The foregoing provision is not only a statute of limitations; it is a prohibition and is peremptory. In re Brill (D. C. N. Y. 1931) 52 F. (2d) 636, affirmed without opinion (C. C. A. 2, 1931) 52 F. (2d) 639.
Oshlag and Perley have brought on a motion for an order directing the referee to receive, file, and allow said claims (which, upon the argument, their counsel conceded the court was without power to do), or, in the alternative, to allow *341the filing thereof to the extent of participating in the composition effected.
It appears that a special meeting of creditors was held pursuant to notice on September 26, 1935, at which the bankrupt and his counsel were present and ten of the creditors who had filed claims aggregating $131,335.49 opposed and none favored the proposed compromise.
There also came on before the court the referee’s certificate of composition wherein he states: “That under the circumstances it appears that said composition is not in the best interest of the creditors and is entirely unacceptable.”
The petitioners state very frankly in their moving affidavits that said claims were not filed within the statutory period because it was thought this was a “no asset” case, but that the bankrupt intends to file a further offer of compromise and they desire to participate therein/
The petitioners rely upon In re Atlantic Const. Co. (D. C.) 228 F. 571, wherein Circuit Court Judge Learned Hand, then a judge of this court, pointed out the distinction between the necessity for filing claims incidental to the distribution of dividends in a bankruptcy proceeding and a composition where the dividend is necessarily fixed by the bankrupt upon the schedules alone.
It is interesting to note, however, that in the case referred to the statutory period for filing claims under section 57, subd. (n) (11 USCA § 93 (n), which was then one year, had not expired. Judge Hand said: “If the offer were made after the year expired, so that the bankrupt knew the only creditors who could in any event administer his estate, the result might well be different. That question I leave till it arises, but obviously one of the rights of the creditors might be to have as large0 as possible an offer from the bankrupt to weigh against their own administration of the estate. Obviously the bankrupt cannot make as large an offer if he must include scheduled creditors who have not proved. Such considerations do not apply when the bankrupt makes his offer before the year is up, because at that time he must take the chance in any event that all who are scheduled may prove. * * * In re French (D. C.) 181 F. 583, does not touch the case at bar, because the offer was made after the year had expired.”
It also appears that on November 14, 1934, the bankrupt applied for and the referee reported against his discharge. The report of the referee was apparently confirmed upon failure of the bankrupt to submit the stenographer’s minutes, but thereafter, when the minutes were produced by the bankrupt, the District Judge before whom that particular phase of the proceeding was pending reopened the matter and it has not been finally decided, otherwise the bankrupt could not have offered a compromise.
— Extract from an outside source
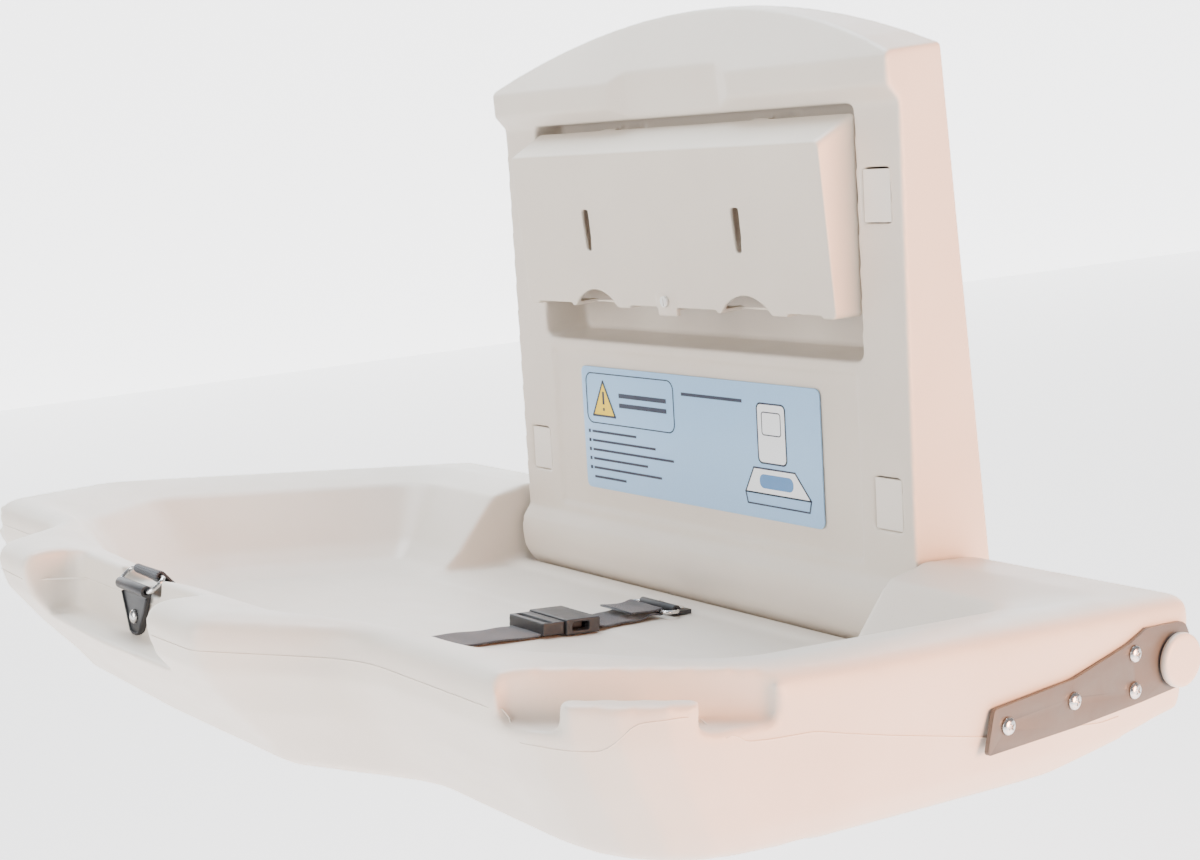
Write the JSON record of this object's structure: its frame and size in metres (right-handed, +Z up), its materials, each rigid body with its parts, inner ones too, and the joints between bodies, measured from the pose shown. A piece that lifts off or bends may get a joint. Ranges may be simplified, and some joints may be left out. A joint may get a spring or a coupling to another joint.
{
  "type": "fold-down baby changing station",
  "caption": "Wall-mounted changing station: hinged moulded tray with raised rim, bag hooks and safety belt, folding up over a wall unit with a liner dispenser.",
  "frame": {"origin": "on the wall plane, at the centre of the four wall bolts' rectangle, on the back frame's rear face", "axes": "+X to the viewer's right when facing the wall, +Y into the wall, +Z up"},
  "size_m": [0.857, 0.5294, 0.4608],
  "materials": {
    "body_plastic": "fine moulded grain, satin",
    "tray_plastic": "fine moulded grain, satin",
    "cover_plastic": "satin",
    "zinc_steel": "zinc plated",
    "taupe_steel": "satin powder coat",
    "label_blue": "printed film",
    "white_acetal": "smooth",
    "black_nylon": "moulded",
    "black_rubber": "matt",
    "grey_webbing": "woven"
  },
  "bodies": {
    "wall_unit": {"back_frame": "zinc_steel", "bolt_washer_1": "zinc_steel", "bolt_washer_2": "zinc_steel", "bolt_washer_3": "zinc_steel", "bolt_washer_4": "zinc_steel", "cover_pin_left": "zinc_steel", "cover_pin_right": "zinc_steel", "damper_housing_left": "black_nylon", "damper_housing_right": "black_nylon", "hinge_bush_left": "white_acetal", "hinge_bush_right": "white_acetal", "label_plate": "label_blue", "plug_cover_1": "body_plastic", "plug_cover_2": "body_plastic", "plug_cover_3": "body_plastic", "plug_cover_4": "body_plastic", "stop_block_left": "black_rubber", "stop_block_right": "black_rubber", "wall_body": "body_plastic", "wall_bolt_1": "zinc_steel", "wall_bolt_2": "zinc_steel", "wall_bolt_3": "zinc_steel", "wall_bolt_4": "zinc_steel"},
    "tray": {"anchor_rivet_left": "zinc_steel", "anchor_rivet_right": "zinc_steel", "anchor_screw": "zinc_steel", "buckle_plug": "black_nylon", "buckle_socket": "black_nylon", "damper_rotor_left": "white_acetal", "damper_rotor_right": "white_acetal", "front_anchor": "black_nylon", "hinge_cap_left": "tray_plastic", "hinge_cap_right": "tray_plastic", "hinge_pin_left": "zinc_steel", "hinge_pin_right": "zinc_steel", "hinge_plate_left": "taupe_steel", "hinge_plate_right": "taupe_steel", "plate_screw_1_left": "taupe_steel", "plate_screw_1_right": "taupe_steel", "plate_screw_2_left": "taupe_steel", "plate_screw_2_right": "taupe_steel", "plate_screw_3_left": "taupe_steel", "plate_screw_3_right": "taupe_steel", "plate_screw_4_left": "taupe_steel", "plate_screw_4_right": "taupe_steel", "rear_anchor": "black_nylon", "stop_arm_left": "zinc_steel", "stop_arm_right": "zinc_steel", "strap_front": "grey_webbing", "strap_rear": "grey_webbing", "tray_shell": "tray_plastic"},
    "cover": {"dispenser_cover": "cover_plastic"},
    "latch": {"dispenser_latch": "white_acetal"},
    "front_ring_body": {"front_ring": "zinc_steel"},
    "rear_ring_body": {"rear_ring": "zinc_steel"}
  },
  "joints": [
    {"name": "tray_fold", "type": "hinge", "parent": "wall_unit", "child": "tray", "pos_m": [0, -0.042, -0.1715], "axis": [-1, 0, 0], "range_deg": [0, 80]},
    {"name": "cover_hinge", "type": "hinge", "parent": "wall_unit", "child": "cover", "pos_m": [0, -0.036, 0.1465], "axis": [1, 0, 0], "range_deg": [-60, 0]},
    {"name": "latch_turn", "type": "hinge", "parent": "cover", "child": "latch", "pos_m": [0, -0.0706, 0.0295], "axis": [0, 1, 0], "range_deg": [0, 90]},
    {"name": "front_ring_swing", "type": "hinge", "parent": "tray", "child": "front_ring_body", "pos_m": [0, -0.49514, -0.06887], "axis": [1, 0, 0], "range_deg": [0, 70], "deforming": ["strap_front"]},
    {"name": "rear_ring_swing", "type": "hinge", "parent": "tray", "child": "rear_ring_body", "pos_m": [0, -0.11035, -0.18765], "axis": [-1, 0, 0], "range_deg": [0, 15], "deforming": ["strap_rear"]}
  ]
}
The bankrupt and his family are tenants of a 3,000 acre estate located in Thompson and Bethel townships, Sullivan county, N. Y. He claims to have invested about $400,000 in the acquisition and development of this property, the title to which is vested in the Mongaup Valley Co., “a family corporation.” All of the capital stock of that company was originally issued to the bankrupt, who subsequently transferred two-thirds thereof to his son for a nominal consideration, and the balance to Dr. Oshlag, one of the petitioners, as collateral security for one of the claims in question.
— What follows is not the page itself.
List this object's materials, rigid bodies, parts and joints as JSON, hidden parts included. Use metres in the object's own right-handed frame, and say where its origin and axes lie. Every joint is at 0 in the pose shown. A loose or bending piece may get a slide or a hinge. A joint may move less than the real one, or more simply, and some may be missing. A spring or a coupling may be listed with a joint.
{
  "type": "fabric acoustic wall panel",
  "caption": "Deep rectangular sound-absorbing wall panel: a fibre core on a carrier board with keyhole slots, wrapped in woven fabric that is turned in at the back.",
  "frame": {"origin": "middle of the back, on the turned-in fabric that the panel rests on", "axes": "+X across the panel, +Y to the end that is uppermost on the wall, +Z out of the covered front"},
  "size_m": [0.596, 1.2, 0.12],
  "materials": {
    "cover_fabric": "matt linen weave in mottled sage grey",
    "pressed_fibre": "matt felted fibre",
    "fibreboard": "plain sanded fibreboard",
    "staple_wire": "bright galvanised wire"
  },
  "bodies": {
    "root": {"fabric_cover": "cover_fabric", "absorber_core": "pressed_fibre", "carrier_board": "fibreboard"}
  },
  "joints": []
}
A suit by the trustee is pending in the state court against the said Mongaup Valley Company to reduce said property to the possession of the trustee. It seems altogether probable that the diligence of the creditors who have filed claims, and the trustee, brought about the compromise proposed and rejected and will bring assets into the estate from which a dividend may be paid if the trustee is successful in the prosecution of the aforesaid action. The sudden desire of the petitioners to participate in the fruits of the labors of others does not commend itself to this court.
The report of the referee will be confirmed and the motions of Oshlag and Perley denied, without prejudice to a renewal if and when a further composition is offered. Settle order on two days’ notice.